El racismo sale de la pandemia completamente vivo, camuflado en nuevos ropajes; se atribuye los contagios al contacto con desconocidos; es imprevisible el virus con sus múltiples variantes; se consolida de manera desigual en países con desiguales recursos. Negar una vivienda o un empleo por el color de la piel o el rizo del cabello, expulsar de un barrio por haber nacido en otras tierras, cerrar la puerta al fontanero por sus caracteres étnicos o consentir el naufragio de inocentes en la mar, son expresiones del racismo como sistema de dominación que somete y excluye a través de ideas, discursos y prácticas que discriminan y humillan. Estas actitudes se perpetúan en el machismo que violenta a la mujer, en el colonialismo, que niega la ciudadanía a los países subalternos, en el soberanismo que levanta murallas en defensa de la nación, en el tratamiento policial por razones étnicas.

Mientras la evidencia científica desmonta el racismo como ignorancia, cierta política lo utiliza para sembrar miedo, agitar la inseguridad, o defender la soberanía nacional. Hoy el racismo es un hecho político; no existe un gen racista, que pueda observarse en el microscopio, sino que se incuba en el lenguaje, en la educación, en la familia, en las leyes cuando se sustituye la amistad social por el desprecio, la pertenencia común por la división y la convivencia por el enfrentamiento. Las actitudes racistas anclan sus raíces en contextos de escasez, inseguridad e incertidumbre.

En contextos de escasez, hay personas y grupos sociales a los que se les atribuye la causa de la penuria de manera falsa e irresponsable. En lugar de atribuir el deterioro del sistema sanitario a los recortes o la desprotección social a la falta de presupuestos, se acusa a las personas inmigrantes y a las personas improductivas. En la pandemia, se ha reforzado el chivo expiatorio, que proyecta indebidamente el malestar y la violencia interna sobre alguien que está fuera del propio grupo. Ante la inconsistencia del argumento, se camufla ideológicamente en expresiones groseras, falsas y peligrosas: «invasión migratoria», «nos quitan el trabajo», «no aportan nada», «los españoles en la calle y ellos en hoteles de lujo». Y así consentimos sin rubor que más de 4.000 personas hayan naufragado en su viaje migratorio a lo largo del año 2021, y que 160.000 inmigrantes hayan retornado a sus países en el año 2021 a causa del desprecio y de la humillación. Con ello, además, consiguen dejar desatendidos servicios y trabajos que los autóctonos no quieren suplir.

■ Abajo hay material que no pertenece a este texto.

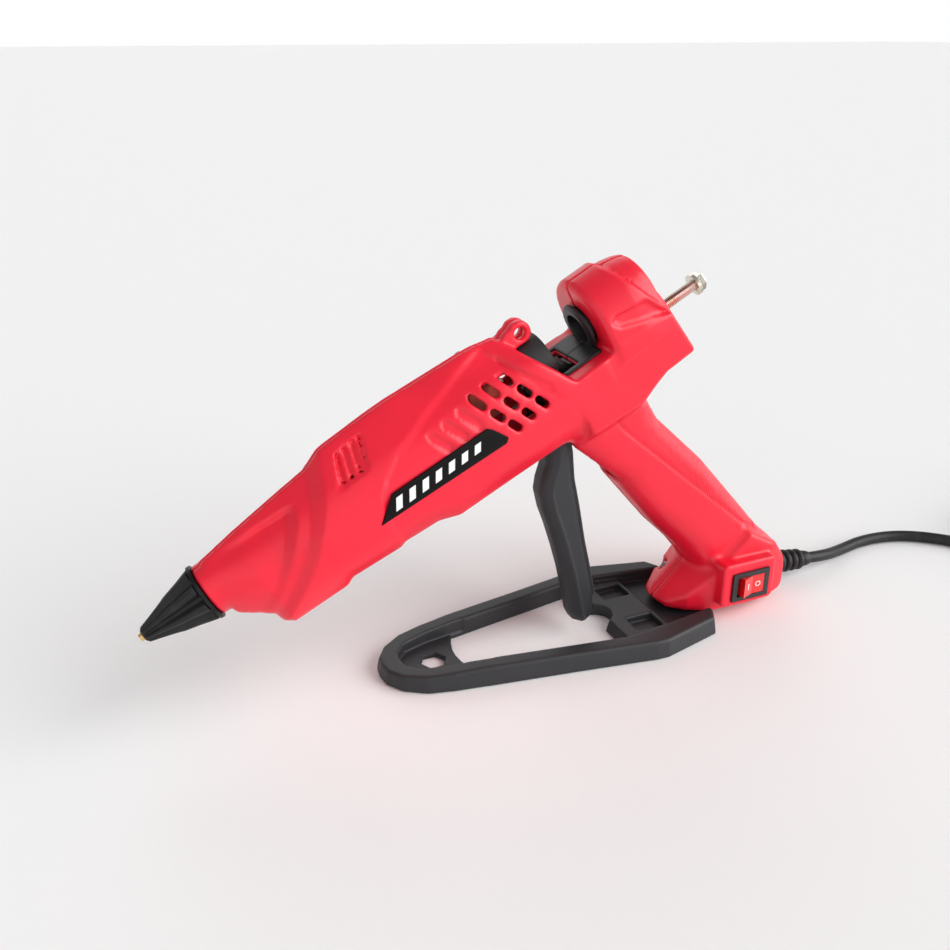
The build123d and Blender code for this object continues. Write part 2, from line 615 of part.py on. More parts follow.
def make_cord():
    relief = relief_bar(-3.0, -1.0, 6.6) + relief_bar(-1.0, 0.0, 4.5)
    relief += relief_bar(0.0, 21.0, 5.4, end_r=4.6) + relief_bar(21.0, 28.0, 4.2, end_r=3.6)
    for k in range(6):
        relief += relief_bar(1.0 + 3.6 * k, 3.2 + 3.6 * k, 6.1 - 0.14 * k)
    relief -= relief_bar(-6.0, 30.0, CORD_R + 0.02)
    save(relief, "strain_relief")
    inner = relief_bar(-22.0, RELIEF_LONG, CORD_R)
    save(inner, "cord_entry")
    for name, route in (("power_cord", CORD_ROUTE), ("cord_tail", TAIL_ROUTE)):
        path, radii = filleted(route)
        cord = tube(path, CORD_R)
        print(name, "radii", [round(r, 1) for r in radii], "length", round(path.length, 1),
              "volume ratio", round(cord.volume / (pi * CORD_R**2 * path.length), 4))
        save(cord, name)
    ring = Cylinder(COIL_R[1], COIL_H) - Cylinder(COIL_R[0], COIL_H + 1)
    save(ring.moved(Location((*COIL_AT, COIL_H / 2))), "cord_coil")


BUILD = (
    make_housing,
    make_nose,
    make_heater,
    make_feed,
    make_rear,
    make_switch,
    make_wiring,
    make_badges,
    make_stand,
    make_cord,
    make_plug,
)
for make in BUILD:
    make()
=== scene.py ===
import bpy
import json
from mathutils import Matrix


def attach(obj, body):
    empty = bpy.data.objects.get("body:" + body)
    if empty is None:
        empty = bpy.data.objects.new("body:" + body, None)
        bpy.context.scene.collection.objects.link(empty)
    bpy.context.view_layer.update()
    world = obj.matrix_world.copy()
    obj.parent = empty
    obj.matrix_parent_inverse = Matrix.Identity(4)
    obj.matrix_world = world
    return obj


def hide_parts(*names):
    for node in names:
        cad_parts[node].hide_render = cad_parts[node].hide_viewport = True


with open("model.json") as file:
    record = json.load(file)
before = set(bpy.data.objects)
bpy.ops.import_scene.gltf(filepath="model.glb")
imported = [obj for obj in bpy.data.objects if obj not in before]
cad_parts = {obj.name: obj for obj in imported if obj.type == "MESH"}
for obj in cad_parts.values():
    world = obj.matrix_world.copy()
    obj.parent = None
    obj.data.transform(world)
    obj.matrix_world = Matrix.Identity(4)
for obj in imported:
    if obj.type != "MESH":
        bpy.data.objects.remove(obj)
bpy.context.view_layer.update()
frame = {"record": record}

import json
from functools import reduce
from itertools import product
from math import cos, hypot, pi, radians, sin

import bmesh
import bpy
import numpy as np
from mathutils import Vector

bl_info = {
    "name": "Hot glue gun",
    "version": (1, 0, 0),
    "blender": (4, 5, 0),
    "location": "3D View > Sidebar > Glue gun",
    "description": "Moulded shells, stand, trigger, nose, cord and finishes of a mains hot glue gun",
    "category": "Object",
}

MM = 0.001

# ---- places taken from the frame ----
MOUNTS = {m["name"]: m for m in frame["record"]["mounts"]}
INLET = MOUNTS["stick_inlet"]
INLET_AT = 240.0                      # the inlet mount's distance behind the nozzle tip
AXIS = Vector(INLET["axis"]).normalized()
LIFT = Vector((-AXIS.z, 0.0, AXIS.x))  # square to the stick axis, towards the top of the gun
TIP = Vector(INLET["pos_m"]) - AXIS * INLET_AT * MM
LEAN_COS, LEAN_SIN = AXIS.x, AXIS.z
# The bench frame has its zero a little in front of the middle of the gun, as in the part's source.
TO_CENTRE = 4.33
TIP_X, TIP_Z = TIP.x / MM - TO_CENTRE, TIP.z / MM

WALL = 2.2
PART_GAP = 0.06                       # half the gap between the two shells
SLOT_FLOOR = -8.0
RING_AT = (74.0, 141.0)
RING_R = 12.6
BUSH_R = 8.0
LUG = (192.0, 15.6)
PIVOT = (184.0, -27.0)
ADJUST_H = -15.5
HANDLE_TOP, HANDLE_FOOT = (46.0, 104.6), (118.0, 27.0)
SWITCH = (120.0, 18.6)
SWITCH_FACE = -24.0
ROCKER_AXLE = 3.2                     # the rocker's axle, behind the switch's face
ROCKER_HALF, ROCKER_PEAK, ROCKER_DROP = 6.7, -6.0, 1.3
ROCKER_SWING = radians(10)            # the rocker leans this much at rest
MARK_OUT, MARK_LIFT = 3.2, 0.05
BADGE = [(101.4, -7.8), (111.4, 1.2), (156.6, 0.2), (158.4, -1.6), (162.4, -8.6), (160.7, -10.4)]
BADGE_SEAT = 23.9
RELIEF_START, RELIEF_END = (150.9, 0.0, 11.0), (178.0, 0.0, 8.0)
CORD_R = 3.0


def on_gun(s, h, y=0.0):
    """Gun-frame millimetres to the row frame in metres."""
    return TIP + AXIS * s * MM + LIFT * h * MM + Vector((0, y * MM, 0))


def on_bench(x, y, z):
    """Bench millimetres to the row frame in metres."""
    return Vector(((x + TO_CENTRE) * MM, y * MM, z * MM))


def bench_of(s, h):
    """Gun-frame millimetres, numbers or arrays, to the bench's x and z."""
    return TIP_X + s * LEAN_COS - h * LEAN_SIN, TIP_Z + s * LEAN_SIN + h * LEAN_COS


# ---- what a user would change ----
class GlueGunLook(bpy.types.PropertyGroup):
    shell_colour: bpy.props.FloatVectorProperty(
        name="Shell colour", description="Colour of the moulded shells",
        default=(0.84, 0.009, 0.034), subtype="COLOR", size=3, min=0, max=1)
    dark_colour: bpy.props.FloatVectorProperty(
        name="Stand colour", description="Colour of the stand and the trigger",
        default=(0.019, 0.020, 0.023), subtype="COLOR", size=3, min=0, max=1)
    shell_cell: bpy.props.FloatProperty(
        name="Shell mesh size", description="Edge length of the shells' mesh",
        default=0.00088, min=0.0006, max=0.003, unit="LENGTH", subtype="DISTANCE")
    small_cell: bpy.props.FloatProperty(
        name="Small mesh size", description="Edge length of the stand's, trigger's and plug's mesh",
        default=0.0007, min=0.0004, max=0.003, unit="LENGTH", subtype="DISTANCE")
    key_power: bpy.props.FloatProperty(
        name="Key light", description="Strength of the soft sun lamp at the front right",
        default=3.0, min=0.0)
    sky: bpy.props.FloatProperty(
        name="Surroundings", description="Brightness of the pale room", default=1.0, min=0.0)


def look():
    return bpy.context.scene.glue_gun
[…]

En contextos de inseguridad, las diversas creencias, culturas y estilos de vida se criminalizan como atentados a la unanimidad y a lo políticamente correcto. Cuando se olvida que la pluralidad es el código genético de la sociedad actual, amanece una fábrica de odio y discriminaciones. Y así se ha poblado la geografía social de contraposiciones: «ellos frente a los nuestros», «los nuestros y los otros», «los responsables frente a los irresponsables», «los sanos frente a los enfermos», «los inocentes frente a los culpables», «los fuertes frente a los débiles», «los malignos políticos frente a los científicos admirables». El resultado, al fin, es la era del enfrentamiento, que resulta indecente y falaz.

En contextos de incertidumbre, crecen los poseedores de la verdad y los propietarios de la corrección, que imponen sus ideales exaltados y excluyentes. Sólo ellos saben lo que es bueno y conveniente. Y así el machismo impone su dominio sobre la mujer «porque eres mía»; el productivismo convierte a las personas mayores en sobrantes «porque son una carga social»; el colonialismo hace que los pueblos mantengan su dependencia «porque son primitivos».

Durante la pandemia hemos visto cómo las víctimas se convierten en culpables, objetos de discriminación. Las residencias de mayores, que con frecuencia son los olvidados y descartados, se convirtieron en focos de contagios. Las y los jóvenes, que carecen de vacunas, se convierten en los últimos portadores del virus. África, damnificada por la desigual distribución de las vacunas, ya se le llama «continente COVID»; y sus víctimas sufren actitudes racistas y xenófobas. El moralismo, bajo la capa de un pretendido humanismo, es una simple operación de camuflaje: se expulsa a adolescentes forasteros porque saben, mejor que ellos, que estarán mejor en sus familias; se prohíbe el agrupamiento familiar por lo contrario; se pretende curar la homosexualidad porque algunos saben, mejor que las personas homosexuales, lo que es bueno para ellas. Incluso son capaces de determinar las vidas que valen la pena ser lloradas y las que han perdido su valor, llegando al límite de reservar el título de humano exclusivamente para los suyos. A los moralistas tan rigurosos, que se sienten superiores a la juventud del botellón, habrá que recordarles que «aquí viven seres humanos».